- **DATA PROVIDED**
########

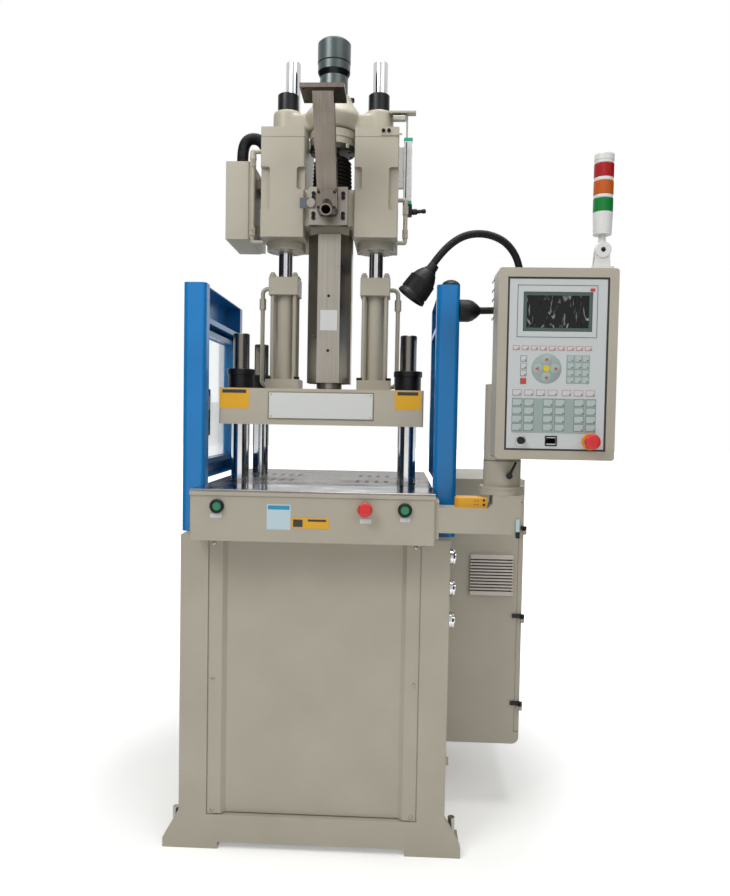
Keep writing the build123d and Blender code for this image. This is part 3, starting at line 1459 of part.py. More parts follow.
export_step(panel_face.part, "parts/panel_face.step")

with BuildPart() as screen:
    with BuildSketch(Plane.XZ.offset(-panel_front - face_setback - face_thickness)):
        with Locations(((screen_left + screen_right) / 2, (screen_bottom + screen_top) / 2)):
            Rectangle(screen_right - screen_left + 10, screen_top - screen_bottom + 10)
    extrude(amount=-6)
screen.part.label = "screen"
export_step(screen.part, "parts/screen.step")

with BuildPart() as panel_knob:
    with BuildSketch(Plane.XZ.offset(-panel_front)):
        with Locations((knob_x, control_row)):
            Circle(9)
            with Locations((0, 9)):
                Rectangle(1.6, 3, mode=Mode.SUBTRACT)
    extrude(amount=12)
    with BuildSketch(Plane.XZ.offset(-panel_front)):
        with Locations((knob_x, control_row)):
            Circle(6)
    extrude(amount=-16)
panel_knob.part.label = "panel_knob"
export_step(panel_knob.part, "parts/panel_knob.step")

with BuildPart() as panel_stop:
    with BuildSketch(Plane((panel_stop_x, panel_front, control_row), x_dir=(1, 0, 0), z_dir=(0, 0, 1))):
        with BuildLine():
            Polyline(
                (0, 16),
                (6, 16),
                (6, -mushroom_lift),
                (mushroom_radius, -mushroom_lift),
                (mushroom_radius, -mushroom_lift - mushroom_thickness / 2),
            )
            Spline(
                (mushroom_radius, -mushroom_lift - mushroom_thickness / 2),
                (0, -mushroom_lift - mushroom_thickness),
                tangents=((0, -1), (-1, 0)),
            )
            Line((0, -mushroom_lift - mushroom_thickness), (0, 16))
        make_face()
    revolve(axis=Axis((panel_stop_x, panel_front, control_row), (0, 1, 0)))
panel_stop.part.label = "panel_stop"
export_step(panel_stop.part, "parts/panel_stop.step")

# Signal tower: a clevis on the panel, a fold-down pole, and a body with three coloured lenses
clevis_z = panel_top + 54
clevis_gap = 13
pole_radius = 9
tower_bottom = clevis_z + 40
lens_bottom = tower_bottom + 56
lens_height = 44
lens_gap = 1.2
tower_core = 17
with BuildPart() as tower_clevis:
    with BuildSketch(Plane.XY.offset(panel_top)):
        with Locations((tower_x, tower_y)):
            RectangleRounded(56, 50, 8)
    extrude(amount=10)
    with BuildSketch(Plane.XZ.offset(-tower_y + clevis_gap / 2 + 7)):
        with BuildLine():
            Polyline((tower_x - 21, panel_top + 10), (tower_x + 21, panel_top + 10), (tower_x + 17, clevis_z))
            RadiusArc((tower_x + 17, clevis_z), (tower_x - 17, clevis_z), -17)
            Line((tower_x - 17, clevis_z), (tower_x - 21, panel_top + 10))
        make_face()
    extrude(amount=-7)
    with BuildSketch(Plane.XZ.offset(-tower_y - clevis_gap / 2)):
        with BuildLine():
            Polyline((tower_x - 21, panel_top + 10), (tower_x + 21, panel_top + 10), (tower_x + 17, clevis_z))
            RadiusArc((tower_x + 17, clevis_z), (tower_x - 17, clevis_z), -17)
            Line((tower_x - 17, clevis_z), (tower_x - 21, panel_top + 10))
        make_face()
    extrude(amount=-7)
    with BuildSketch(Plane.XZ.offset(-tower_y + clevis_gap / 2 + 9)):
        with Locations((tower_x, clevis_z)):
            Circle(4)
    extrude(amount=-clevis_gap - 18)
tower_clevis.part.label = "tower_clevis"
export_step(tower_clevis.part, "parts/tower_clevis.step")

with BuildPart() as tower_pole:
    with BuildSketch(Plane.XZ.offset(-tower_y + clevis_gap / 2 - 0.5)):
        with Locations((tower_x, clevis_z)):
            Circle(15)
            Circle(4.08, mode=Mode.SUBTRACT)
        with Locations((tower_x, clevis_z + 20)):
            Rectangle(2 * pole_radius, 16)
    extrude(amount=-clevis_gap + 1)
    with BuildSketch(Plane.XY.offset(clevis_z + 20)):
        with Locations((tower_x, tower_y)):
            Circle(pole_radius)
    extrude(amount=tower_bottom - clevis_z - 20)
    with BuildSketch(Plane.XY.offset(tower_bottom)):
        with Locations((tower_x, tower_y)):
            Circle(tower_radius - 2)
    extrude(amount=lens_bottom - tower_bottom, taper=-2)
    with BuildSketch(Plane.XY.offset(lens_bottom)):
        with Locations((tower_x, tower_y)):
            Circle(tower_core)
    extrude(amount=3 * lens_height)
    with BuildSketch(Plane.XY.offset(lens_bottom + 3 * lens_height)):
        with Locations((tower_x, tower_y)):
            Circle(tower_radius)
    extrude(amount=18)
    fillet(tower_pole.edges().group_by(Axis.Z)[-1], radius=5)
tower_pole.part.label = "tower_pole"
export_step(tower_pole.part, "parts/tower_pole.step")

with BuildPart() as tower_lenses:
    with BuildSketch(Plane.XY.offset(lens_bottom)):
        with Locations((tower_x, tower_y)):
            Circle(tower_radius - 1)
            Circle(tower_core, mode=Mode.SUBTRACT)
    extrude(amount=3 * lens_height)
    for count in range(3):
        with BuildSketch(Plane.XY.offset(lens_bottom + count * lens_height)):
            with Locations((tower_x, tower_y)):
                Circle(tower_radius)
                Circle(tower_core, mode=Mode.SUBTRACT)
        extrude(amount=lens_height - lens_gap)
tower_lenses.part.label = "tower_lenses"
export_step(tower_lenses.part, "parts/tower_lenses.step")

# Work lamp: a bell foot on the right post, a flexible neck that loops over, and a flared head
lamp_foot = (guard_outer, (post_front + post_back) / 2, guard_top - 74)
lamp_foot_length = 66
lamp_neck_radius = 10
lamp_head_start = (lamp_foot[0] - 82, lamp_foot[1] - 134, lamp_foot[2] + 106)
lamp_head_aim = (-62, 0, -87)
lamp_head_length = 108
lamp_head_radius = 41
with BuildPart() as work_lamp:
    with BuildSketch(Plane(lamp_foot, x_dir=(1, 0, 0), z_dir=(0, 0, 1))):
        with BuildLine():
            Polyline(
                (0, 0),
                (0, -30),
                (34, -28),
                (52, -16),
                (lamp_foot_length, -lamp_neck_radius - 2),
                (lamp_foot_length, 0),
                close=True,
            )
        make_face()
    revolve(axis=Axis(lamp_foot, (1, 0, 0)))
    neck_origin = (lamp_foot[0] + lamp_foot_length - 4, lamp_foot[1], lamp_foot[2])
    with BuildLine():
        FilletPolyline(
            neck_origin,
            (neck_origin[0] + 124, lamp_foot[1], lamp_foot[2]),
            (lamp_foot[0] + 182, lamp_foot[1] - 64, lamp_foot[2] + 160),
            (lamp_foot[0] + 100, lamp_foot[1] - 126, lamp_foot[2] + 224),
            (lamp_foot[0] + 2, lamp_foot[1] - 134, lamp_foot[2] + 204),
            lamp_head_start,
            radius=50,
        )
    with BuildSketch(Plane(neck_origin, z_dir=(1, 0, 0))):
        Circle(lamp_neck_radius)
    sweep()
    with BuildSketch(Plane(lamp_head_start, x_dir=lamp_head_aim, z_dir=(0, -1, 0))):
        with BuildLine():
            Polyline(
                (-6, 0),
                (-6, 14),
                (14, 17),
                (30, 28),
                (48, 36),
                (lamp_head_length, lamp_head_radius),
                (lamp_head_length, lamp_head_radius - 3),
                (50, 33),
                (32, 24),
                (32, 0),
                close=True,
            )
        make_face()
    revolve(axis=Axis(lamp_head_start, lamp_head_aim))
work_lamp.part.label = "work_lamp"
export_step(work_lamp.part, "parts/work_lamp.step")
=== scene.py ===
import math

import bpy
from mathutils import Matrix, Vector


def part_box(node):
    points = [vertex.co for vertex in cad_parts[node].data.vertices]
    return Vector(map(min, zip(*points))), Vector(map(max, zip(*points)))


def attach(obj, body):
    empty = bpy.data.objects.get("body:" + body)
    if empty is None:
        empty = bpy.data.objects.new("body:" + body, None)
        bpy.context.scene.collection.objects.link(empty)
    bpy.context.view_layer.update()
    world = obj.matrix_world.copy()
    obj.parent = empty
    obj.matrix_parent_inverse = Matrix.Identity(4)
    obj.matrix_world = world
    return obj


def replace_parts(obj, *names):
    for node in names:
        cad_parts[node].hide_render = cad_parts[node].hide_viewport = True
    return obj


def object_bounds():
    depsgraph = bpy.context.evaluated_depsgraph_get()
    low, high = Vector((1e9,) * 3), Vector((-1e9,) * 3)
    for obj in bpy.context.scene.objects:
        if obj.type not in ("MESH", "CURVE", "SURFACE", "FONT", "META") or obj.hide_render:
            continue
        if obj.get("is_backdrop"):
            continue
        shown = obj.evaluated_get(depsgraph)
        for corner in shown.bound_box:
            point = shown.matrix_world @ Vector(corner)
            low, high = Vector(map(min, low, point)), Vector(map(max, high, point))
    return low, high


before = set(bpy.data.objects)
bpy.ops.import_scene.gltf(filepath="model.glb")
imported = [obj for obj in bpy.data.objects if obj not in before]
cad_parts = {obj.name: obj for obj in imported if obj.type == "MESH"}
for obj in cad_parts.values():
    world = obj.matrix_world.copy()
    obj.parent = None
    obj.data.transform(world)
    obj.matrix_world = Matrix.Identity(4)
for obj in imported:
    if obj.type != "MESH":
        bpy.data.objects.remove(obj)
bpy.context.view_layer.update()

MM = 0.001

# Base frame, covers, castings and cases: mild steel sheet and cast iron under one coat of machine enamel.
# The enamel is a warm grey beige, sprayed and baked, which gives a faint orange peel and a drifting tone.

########

- **DIRECTIONS**
Every line in the data that holds "type" should be copied out.

- **SOLUTION FOR THIS TASK**
        if obj.type not in ("MESH", "CURVE", "SURFACE", "FONT", "META") or obj.hide_render:
cad_parts = {obj.name: obj for obj in imported if obj.type == "MESH"}
    if obj.type != "MESH":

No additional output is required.